The Council for Medical Schemes plans to declare certain practices undesirable in an effort to clean up the way in which trustees are elected to the boards of schemes.
The move has resulted in many schemes checking their voting processes and asking the council for more time before the measures proposed by the council are implemented. Schemes typically start holding their annual general meetings (AGMs) from this month until about August, and the meetings often include elections for scheme trustees.

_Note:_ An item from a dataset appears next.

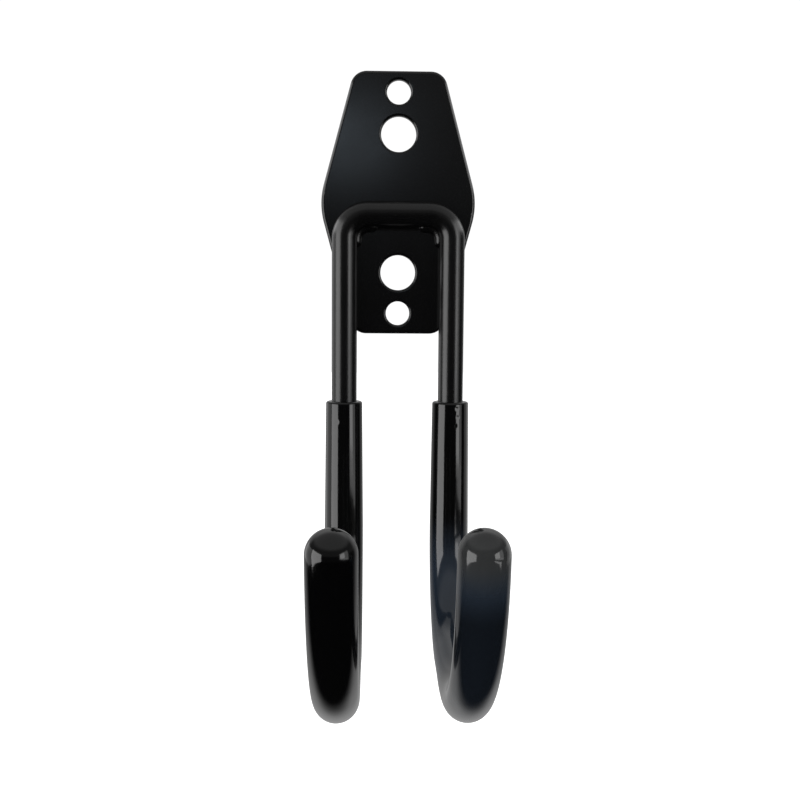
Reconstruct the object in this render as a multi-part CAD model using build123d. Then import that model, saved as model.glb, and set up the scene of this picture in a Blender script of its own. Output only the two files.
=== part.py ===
from build123d import *
import os
from math import asin, atan2, hypot, tan

# Wall holder for a coiled charging cable: a pierced steel plate, one bent steel rod welded to
# its front, and a soft sleeve over each hook of the rod. All sizes are in millimetres.
# The origin is the middle of the plate's back face, which lies on the wall. +X is to the right
# of someone facing the wall, +Y points into the wall and +Z is up.

# Plate: a tall six-sided blank, widest across its waist, with four screw holes in a line
plate_height = 85.9
plate_width = 51.0
plate_end_width = 29.5
plate_thickness = 2.5
plate_waist_radius = 24.2
plate_corner_radius = 5.5
plate_front_round = 1.1
plate_back_round = 0.4
screw_hole_diameter = 7.9
screw_hole_spacing = 72.3
anchor_hole_diameter = 11.6
anchor_hole_spacing = 45.3
hole_front_round = 0.8
hole_back_round = 0.3

# Rod: 8 mm bar under its coat, bent to a crossbar on the plate, two arms straight down, and two
# hooks that come forward and up
rod_diameter = 8.3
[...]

Medical scheme trustees should serve the interests of the schemes' members, but there have been many recent cases of boards being taken over by trustees who are influenced or controlled by providers of scheme services, such as administrators. Although schemes are not-for-profit entities, they contract with for- profit administrators, managed healthcare entities and other providers. The Council for Medical Schemes and its chief executive, the Registrar of Medical Schemes, have had their hands full for more than a decade taking on schemes whose trustees were conflicted and making decisions that were not in members' best interests.
Over the past three years, the council has successfully applied to court to remove the trustees and place under curatorship three schemes - Hosmed, Medshield and Sizwe - where there were allegations of trustee election fraud, particularly proxy fraud. It is still dealing with a case involving Commed, following the fraud conviction of an employee of the administrator, Allcare, in 2011. And the council's attempt to inspect the election of trustees to Bonitas Medical Fund, following the lifting of its curatorship, is subject to a court application.
The council is also still considering issues flowing from member complaints lodged last year about election irregularities at Discovery Health Medical Scheme. These cases highlight the need for the medical scheme regulator to step in to ensure that a member's right to vote for at least half of the board of trustees of a medical scheme, as provided for in the Medical Schemes Act, is not circumvented.
They also highlight the need for members to take an interest and participate in their scheme's trustee elections. The rules of some schemes provide that trustees are elected at AGMs only, while others have postal ballots. Most allow a member to appoint a proxy. It is proxy votes that have been most abused in the recent cases the regulator has dealt with. In terms of the draft notice published in the Government Gazette for comment last month, the acting Registrar of Medical Schemes, Daniel Lehutjo, intends to declare as an undesirable business practice cases where:
In a circular to schemes and the industry, Lehutjo notes that to the extent that a service provider uses its resources and organisational machinery in an election to influence members or their proxies, it introduces inequality to the electoral campaign. He said that if a service provider gives details of a scheme's members to another person for the purpose of influencing an election of trustees, this invades a member's right to privacy, which is protected by the Protection of Personal Information Act. The council put out its circular last month and called for comment before May 8.
However, last week it issued another circular, extending the comment period until Friday, May 29. Stephen Mmatli, the general manager of compliance and investigations at the Council for Medical Schemes, said the council would like to finalise the draft notice and publish it in order for it to be effective for this year's AGM season. According to a list of AGM dates published by the Council for Medical Schemes, schemes have already started holding their AGMs, and most will do so either this month or in June or July. Mmatli said the publication of the draft notice has resulted in many schemes asking the council to check that their electoral processes were in order.